The question had been sitting in the loose-bolt place all night, probably longer. I was too tired to keep it there. It came out quieter than I meant it to, the words not quite landing in the right order, more like something I was noticing aloud than something I was asking.
"Why do you hate me?"
Cross didn't answer immediately. He never did. I felt his arm shift slightly across my back. Adjusting. Not pulling away.
"I don't hate you," he said.
I thought about that.
"You're very good at it," I said.
"At what?"
"For a guy who doesn't hate me." I could hear how it sounded when I said it out loud. "You're very good at seeming like you do."

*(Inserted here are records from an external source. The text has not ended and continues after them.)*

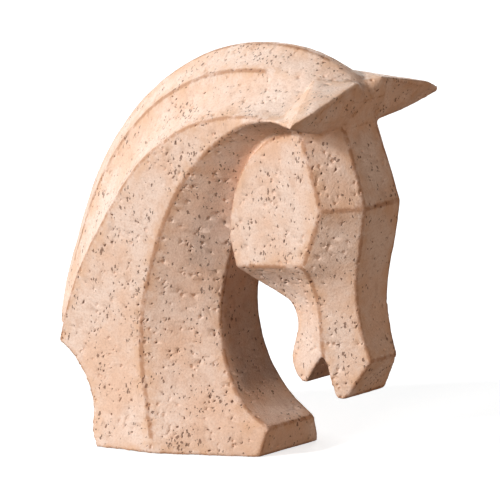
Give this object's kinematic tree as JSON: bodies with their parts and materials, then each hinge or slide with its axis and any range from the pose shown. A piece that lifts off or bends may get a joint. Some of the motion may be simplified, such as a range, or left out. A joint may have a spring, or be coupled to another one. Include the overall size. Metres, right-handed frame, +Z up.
{
  "type": "horse head ornament",
  "caption": "Faceted stone horse head on its own neck block, a standing ornament for a shelf or table.",
  "frame": {"origin": "centre of the base's flat underside, on the surface it stands on", "axes": "+X is the way the horse looks, +Y is the horse's left, +Z is up"},
  "size_m": [0.2667, 0.158, 0.27],
  "materials": {
    "stone": null
  },
  "bodies": {
    "root": {"horse_head": "stone"}
  },
  "joints": []
}
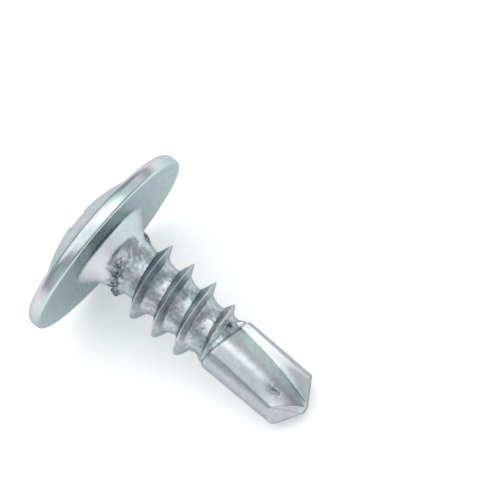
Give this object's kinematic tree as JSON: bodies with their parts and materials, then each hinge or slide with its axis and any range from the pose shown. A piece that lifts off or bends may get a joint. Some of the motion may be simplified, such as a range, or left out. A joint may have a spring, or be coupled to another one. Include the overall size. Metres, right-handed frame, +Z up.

Cross didn't say anything. The elevator went ding, and the doors opened onto a hallway that was quiet and dim.
I didn't push off. He didn't remove the arm.
We stood there for a second, in the open elevator.
"Come on," he said, and moved us forward into the hall.
I went.
I was thinking about I don't hate you and what that meant coming from Cross, who did not say things he didn't mean, who chose his words with the same precision he chose everything, who had just told me something with that sentence that I didn't have the capacity to look at directly.
He stopped at a door. Dark wood, clean lines, a keypad instead of a key, because of course. He reached past me and entered the code and the light went green.
The door swung open.
I looked into Cross's apartment for the first time and thought, distantly, that I knew absolutely nothing about this man.